**Exercise prompt**
Keep to the lines between the one holding "offset(amount=0.12)" and the one holding "zip(*points))), Vector(map(max, zip(*points)))", inclusive, and write them out exactly.

*** Material ***

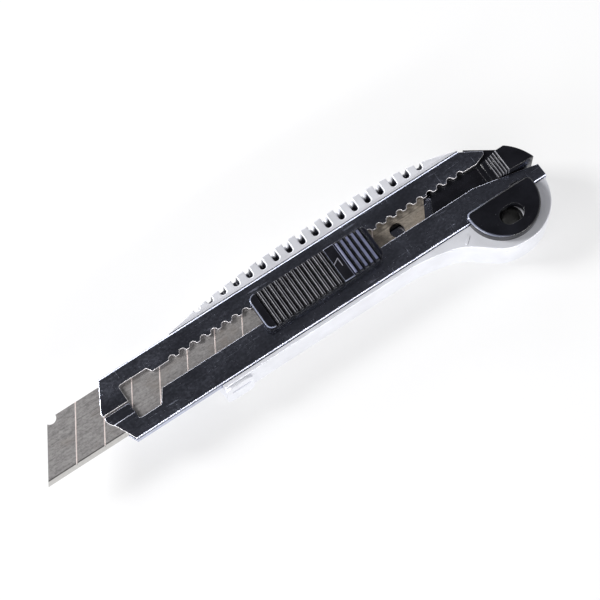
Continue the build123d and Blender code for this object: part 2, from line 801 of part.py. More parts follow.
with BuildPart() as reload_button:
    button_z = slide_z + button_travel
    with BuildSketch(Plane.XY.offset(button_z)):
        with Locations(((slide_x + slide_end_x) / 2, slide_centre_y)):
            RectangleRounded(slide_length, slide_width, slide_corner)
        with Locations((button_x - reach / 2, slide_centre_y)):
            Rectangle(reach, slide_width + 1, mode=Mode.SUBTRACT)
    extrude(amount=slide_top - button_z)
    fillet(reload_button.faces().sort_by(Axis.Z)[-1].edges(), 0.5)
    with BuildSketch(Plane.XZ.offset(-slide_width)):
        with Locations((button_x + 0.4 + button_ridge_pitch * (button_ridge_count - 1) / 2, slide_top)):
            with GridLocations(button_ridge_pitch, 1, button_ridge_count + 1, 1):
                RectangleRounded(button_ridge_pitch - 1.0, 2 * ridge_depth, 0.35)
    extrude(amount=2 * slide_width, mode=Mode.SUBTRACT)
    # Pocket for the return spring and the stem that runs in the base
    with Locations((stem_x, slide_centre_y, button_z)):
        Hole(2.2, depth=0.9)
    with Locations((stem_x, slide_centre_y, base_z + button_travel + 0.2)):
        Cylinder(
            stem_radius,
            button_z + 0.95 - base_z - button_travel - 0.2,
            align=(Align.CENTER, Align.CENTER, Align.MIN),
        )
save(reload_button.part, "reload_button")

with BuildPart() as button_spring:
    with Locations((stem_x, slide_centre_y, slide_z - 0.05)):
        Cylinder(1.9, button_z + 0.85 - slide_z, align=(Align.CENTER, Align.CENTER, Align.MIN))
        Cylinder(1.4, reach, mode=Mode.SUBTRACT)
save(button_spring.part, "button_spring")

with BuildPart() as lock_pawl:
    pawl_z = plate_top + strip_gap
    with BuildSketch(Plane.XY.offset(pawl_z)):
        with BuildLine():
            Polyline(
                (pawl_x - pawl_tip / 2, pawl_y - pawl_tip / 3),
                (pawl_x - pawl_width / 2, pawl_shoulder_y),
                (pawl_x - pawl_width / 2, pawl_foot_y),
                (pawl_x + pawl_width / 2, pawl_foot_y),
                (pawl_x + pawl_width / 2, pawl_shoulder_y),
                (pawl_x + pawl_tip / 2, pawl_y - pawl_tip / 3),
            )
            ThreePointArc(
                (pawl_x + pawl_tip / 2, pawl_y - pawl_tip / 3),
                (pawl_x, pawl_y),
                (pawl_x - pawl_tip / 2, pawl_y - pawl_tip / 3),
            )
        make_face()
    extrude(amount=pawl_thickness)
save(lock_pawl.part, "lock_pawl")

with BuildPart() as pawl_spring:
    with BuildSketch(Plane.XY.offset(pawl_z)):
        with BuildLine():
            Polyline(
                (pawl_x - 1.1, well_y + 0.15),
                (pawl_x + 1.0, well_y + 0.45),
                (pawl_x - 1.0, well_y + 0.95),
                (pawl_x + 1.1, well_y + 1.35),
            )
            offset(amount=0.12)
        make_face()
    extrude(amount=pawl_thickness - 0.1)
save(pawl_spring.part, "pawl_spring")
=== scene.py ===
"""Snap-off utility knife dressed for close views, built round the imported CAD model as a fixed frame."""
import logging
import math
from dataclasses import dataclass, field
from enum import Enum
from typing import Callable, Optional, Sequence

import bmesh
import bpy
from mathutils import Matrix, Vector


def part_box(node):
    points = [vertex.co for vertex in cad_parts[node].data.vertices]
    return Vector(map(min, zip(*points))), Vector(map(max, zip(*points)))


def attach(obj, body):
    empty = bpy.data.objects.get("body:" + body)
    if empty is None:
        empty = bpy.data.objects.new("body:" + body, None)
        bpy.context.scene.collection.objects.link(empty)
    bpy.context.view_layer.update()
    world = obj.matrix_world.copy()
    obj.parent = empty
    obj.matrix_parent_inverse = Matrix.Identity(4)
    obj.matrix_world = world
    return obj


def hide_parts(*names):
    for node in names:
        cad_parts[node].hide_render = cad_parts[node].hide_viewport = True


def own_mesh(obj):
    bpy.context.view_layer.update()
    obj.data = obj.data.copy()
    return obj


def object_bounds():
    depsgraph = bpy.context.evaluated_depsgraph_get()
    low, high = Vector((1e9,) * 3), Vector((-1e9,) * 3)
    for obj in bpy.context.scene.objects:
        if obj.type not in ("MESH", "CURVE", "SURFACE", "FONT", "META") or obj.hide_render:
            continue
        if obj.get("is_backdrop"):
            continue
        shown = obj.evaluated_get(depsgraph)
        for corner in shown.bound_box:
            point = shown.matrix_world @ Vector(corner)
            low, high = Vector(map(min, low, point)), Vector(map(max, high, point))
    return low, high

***

**Exercise answer**
            offset(amount=0.12)
        make_face()
    extrude(amount=pawl_thickness - 0.1)
save(pawl_spring.part, "pawl_spring")
=== scene.py ===
"""Snap-off utility knife dressed for close views, built round the imported CAD model as a fixed frame."""
import logging
import math
from dataclasses import dataclass, field
from enum import Enum
from typing import Callable, Optional, Sequence

import bmesh
import bpy
from mathutils import Matrix, Vector


def part_box(node):
    points = [vertex.co for vertex in cad_parts[node].data.vertices]
    return Vector(map(min, zip(*points))), Vector(map(max, zip(*points)))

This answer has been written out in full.